If you don't know about Snapchat, your kids certainly do. It's an app that let's you send pictures and messages to anyone, and the messages will automatically delete after 1-10 seconds.

And it's hoping you'll let it have control of your wallet.

Yesterday, Snapchat released Snapcash, a feature that, like Venmo, lets you send money to your friends in one easy swipe.

You simply link your bank account to Snapchat, go into the chat feature of the app, type a '$' and an amount, hit the green button, and woosh, off your money goes to your friend.

As soon as you type the '$' and a number, the green 'send cash' button comes up. (Laurie Cataldo)

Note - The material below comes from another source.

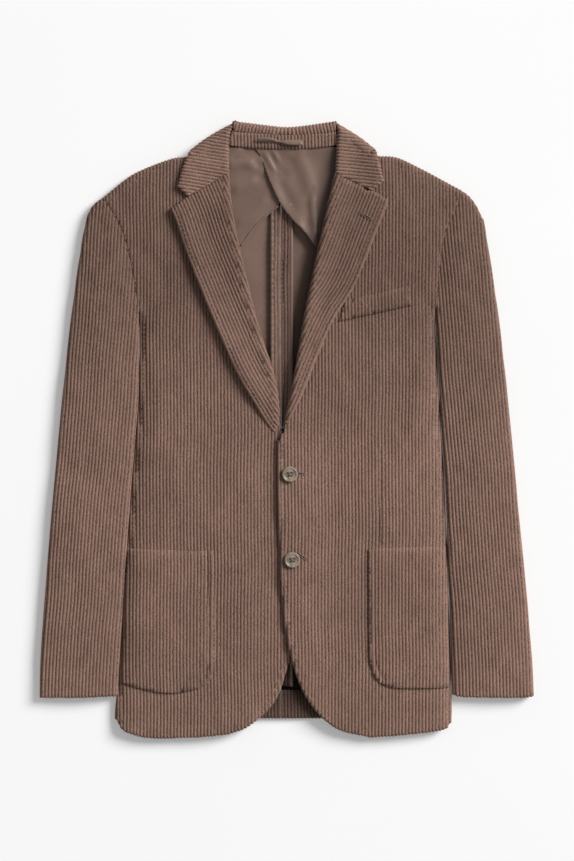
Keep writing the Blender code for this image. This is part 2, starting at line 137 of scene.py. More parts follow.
SLEEVE_OUTER = {
    "left": [(-238, 299), (-252, 287), (-263, 252), (-282, 116), (-301, -77), (-317, -271), (-319, -345)],
    "right": [
        (225, 308), (234, 301), (242.5, 290), (250, 274), (255, 257),
        (275, 120), (295, -77), (313, -271), (317, -342),
    ],
}
CUFF = {
    "left": [(-319, -345), (-268, -345), (-220, -343)],
    "right": [(317, -342), (304, -345), (225, -344), (214, -341)],
}
SLEEVE_INNER = {
    "left": [(-192, 149), (-192.5, 122), (-194, 39), (-204.5, -93), (-217, -290), (-220, -343)],
    "right": [(192.5, 155), (192.5, 128), (198, 39), (205.5, -93), (211.5, -271), (214, -341)],
}
COLLAR_TOP = [(-65, 397), (-25, 392), (-5, 390), (16, 391), (59, 397)]
STAND_SEAM = [(-71, 384), (-35, 381), (-5, 379), (29, 380), (62, 384)]
NECK_SEAM = [(-78, 366), (-45, 362), (-5, 361), (35, 362), (66, 367)]
COLLAR_SIDE = {
    "left": [(-65, 397), (-87, 386), (-108, 373), (-126, 359)],
    "right": [(59, 397), (73, 389), (94, 376), (114, 360)],
}
LEAF_EDGE = {
    "left": [(-126, 359), (-135, 337), (-142, 312)],
    "right": [(114, 360), (119, 342), (124, 319)],
}
NOTCH = {"left": [(-142, 312), (-129, 300)], "right": [(124, 319), (110, 307.5)]}
LEAF_GRAIN = {"left": math.radians(-99), "right": math.radians(85)}
LAPEL_SLANT = math.radians(24.7)
SLEEVE_SLANT = math.radians(3.75)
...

It's powered by Square, the credit card-processing company that allowed smartphones to become mobile cash registers.

In theory, it's an easy way for roommates to transfer money to each other for bills, or for friends to split a check at lunch.

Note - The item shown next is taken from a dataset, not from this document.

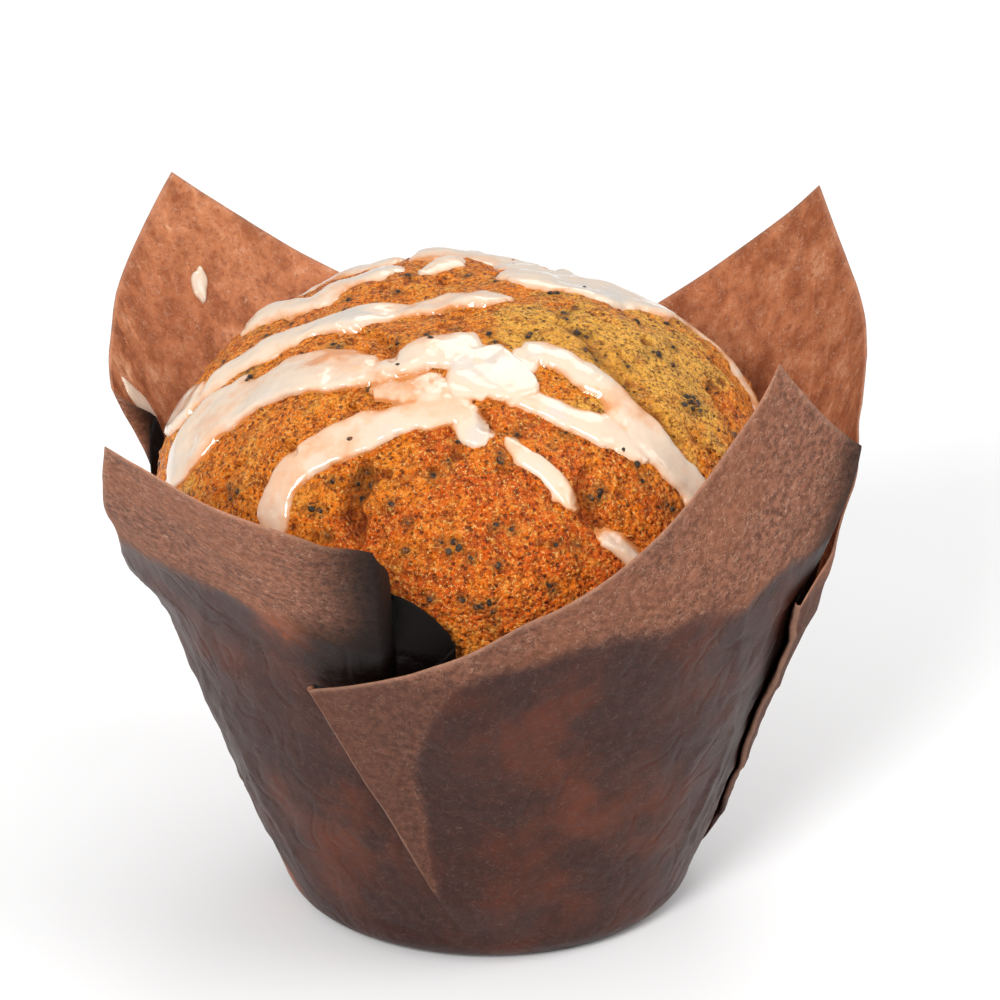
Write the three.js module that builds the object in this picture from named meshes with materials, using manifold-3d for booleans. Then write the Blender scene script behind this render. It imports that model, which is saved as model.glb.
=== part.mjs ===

In reality, it's something that seems like it could easily be a disaster. While Venmo is solely in the business of transferring money...Snapchat is, unfortunately, best known as the sexting app. Do you want those things all mixed up?

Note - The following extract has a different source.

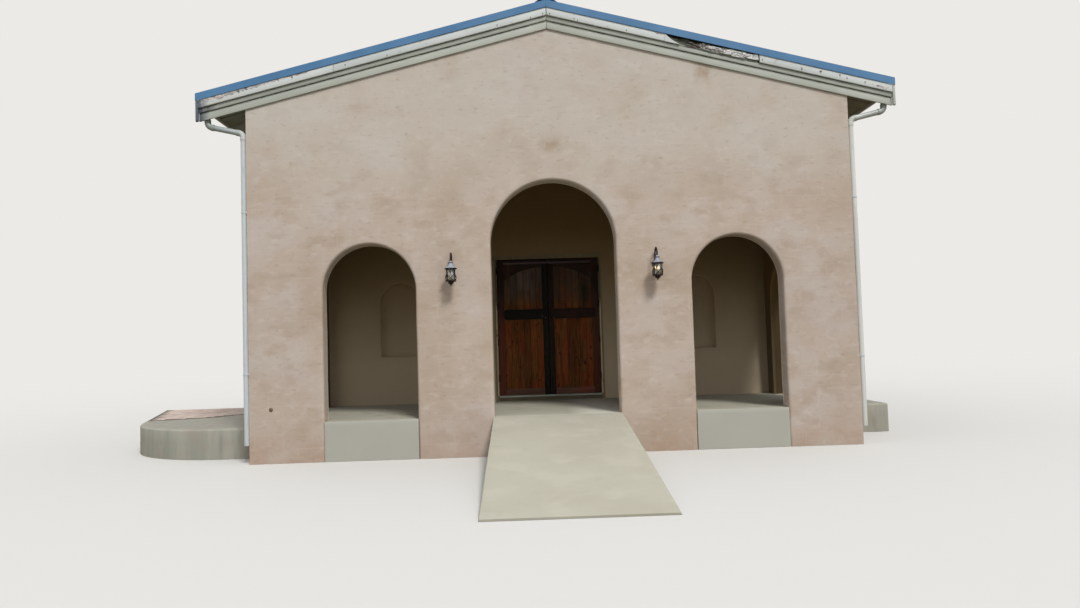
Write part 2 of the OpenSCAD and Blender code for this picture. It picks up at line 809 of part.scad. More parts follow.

The feature is currently only available for U.S. users over 18 who have a debit card.

Setting it up was frighteningly easy. If you have the latest version of the app, you can literally be ready to go in three steps. Type in the amount you want to send, agree to the Terms of Service, and add your debit card info. THAT'S IT.

You don't need a checking account or router number, just your debit card info. (Laurie Cataldo)

Figuring minors won't figure out a way to lie about their age and link someone else's account to Snapcash, and that hackers won't bust into the Snapcash system and directly get your bank account info, this still seems slightly terrifying.

What if a 3-year-old grabs your phone, as 3-year-olds do, and suddenly wires $4,000 to a random person you are linked to on Snapchat?

What if one night, in a drunken stupor, you decide you're going to send each of your friends $100?

Or...what if someone steals your phone and clears out your entire bank account in one easy swipe?

It all just seems like it's a little *too* easy to give your money to other people...so really, how convenient is it?

Clearly I have techie trust issues. How about you?